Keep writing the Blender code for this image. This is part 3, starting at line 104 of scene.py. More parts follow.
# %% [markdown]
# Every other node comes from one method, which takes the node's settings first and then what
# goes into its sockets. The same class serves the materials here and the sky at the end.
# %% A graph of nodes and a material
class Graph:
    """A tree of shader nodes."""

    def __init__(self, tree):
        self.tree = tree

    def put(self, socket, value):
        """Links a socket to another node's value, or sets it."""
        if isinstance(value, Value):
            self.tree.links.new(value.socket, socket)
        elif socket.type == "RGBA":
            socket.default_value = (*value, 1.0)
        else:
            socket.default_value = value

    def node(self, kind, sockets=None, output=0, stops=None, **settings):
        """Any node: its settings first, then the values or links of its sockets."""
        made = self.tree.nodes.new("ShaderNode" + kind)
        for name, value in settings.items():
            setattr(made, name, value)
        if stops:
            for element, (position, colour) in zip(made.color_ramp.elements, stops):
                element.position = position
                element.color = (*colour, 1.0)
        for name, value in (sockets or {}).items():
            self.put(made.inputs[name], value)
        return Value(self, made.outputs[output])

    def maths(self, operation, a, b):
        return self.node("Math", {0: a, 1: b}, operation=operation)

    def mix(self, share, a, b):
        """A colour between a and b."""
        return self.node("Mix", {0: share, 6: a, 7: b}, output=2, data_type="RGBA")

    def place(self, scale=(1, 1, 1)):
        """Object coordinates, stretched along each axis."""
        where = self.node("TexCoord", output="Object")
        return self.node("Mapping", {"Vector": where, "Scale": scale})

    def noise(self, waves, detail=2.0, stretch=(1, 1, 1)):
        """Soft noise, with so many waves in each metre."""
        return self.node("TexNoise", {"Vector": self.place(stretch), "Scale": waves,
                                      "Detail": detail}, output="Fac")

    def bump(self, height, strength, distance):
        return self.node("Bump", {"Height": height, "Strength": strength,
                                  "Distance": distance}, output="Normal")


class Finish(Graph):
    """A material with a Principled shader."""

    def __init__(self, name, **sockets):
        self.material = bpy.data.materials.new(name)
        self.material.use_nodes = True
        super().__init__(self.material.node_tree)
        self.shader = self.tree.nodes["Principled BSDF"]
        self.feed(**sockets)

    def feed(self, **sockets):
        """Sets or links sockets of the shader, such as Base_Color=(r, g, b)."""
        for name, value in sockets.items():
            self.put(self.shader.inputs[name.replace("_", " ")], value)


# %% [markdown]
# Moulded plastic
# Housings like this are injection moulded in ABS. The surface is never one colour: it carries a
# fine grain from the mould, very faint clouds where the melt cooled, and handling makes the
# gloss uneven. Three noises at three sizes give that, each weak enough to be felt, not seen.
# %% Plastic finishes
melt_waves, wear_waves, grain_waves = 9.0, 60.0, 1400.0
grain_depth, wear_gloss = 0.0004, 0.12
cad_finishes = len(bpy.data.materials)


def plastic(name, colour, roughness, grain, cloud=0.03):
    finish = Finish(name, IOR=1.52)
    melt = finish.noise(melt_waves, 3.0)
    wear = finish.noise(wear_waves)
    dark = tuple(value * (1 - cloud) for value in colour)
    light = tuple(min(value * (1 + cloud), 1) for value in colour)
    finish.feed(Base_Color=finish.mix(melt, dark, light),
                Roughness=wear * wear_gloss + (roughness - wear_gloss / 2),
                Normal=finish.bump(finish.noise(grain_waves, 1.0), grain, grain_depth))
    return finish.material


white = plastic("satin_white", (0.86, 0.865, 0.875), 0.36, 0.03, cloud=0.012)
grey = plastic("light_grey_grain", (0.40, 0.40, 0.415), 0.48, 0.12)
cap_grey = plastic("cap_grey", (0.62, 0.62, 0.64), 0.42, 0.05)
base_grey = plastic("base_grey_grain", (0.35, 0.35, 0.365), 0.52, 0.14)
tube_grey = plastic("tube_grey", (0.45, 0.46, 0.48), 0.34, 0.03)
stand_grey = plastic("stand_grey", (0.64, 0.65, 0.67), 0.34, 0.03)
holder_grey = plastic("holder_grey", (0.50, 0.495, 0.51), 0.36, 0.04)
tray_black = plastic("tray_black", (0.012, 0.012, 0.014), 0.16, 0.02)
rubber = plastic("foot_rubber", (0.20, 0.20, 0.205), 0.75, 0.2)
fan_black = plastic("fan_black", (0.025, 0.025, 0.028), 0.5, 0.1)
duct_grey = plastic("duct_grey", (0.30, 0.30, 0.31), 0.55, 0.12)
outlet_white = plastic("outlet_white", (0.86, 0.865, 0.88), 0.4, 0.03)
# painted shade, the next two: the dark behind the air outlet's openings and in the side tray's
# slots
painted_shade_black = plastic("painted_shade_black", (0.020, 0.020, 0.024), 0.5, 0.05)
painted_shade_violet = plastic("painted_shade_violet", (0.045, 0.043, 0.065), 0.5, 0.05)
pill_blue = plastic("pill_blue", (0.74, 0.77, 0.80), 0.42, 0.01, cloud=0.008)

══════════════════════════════

## Task brief
Which lines of the data above contain "this"? Copy each one.

## Output of the exercise
Keep writing the Blender code for this image. This is part 3, starting at line 104 of scene.py. More parts follow.
# Housings like this are injection moulded in ABS. The surface is never one colour: it carries a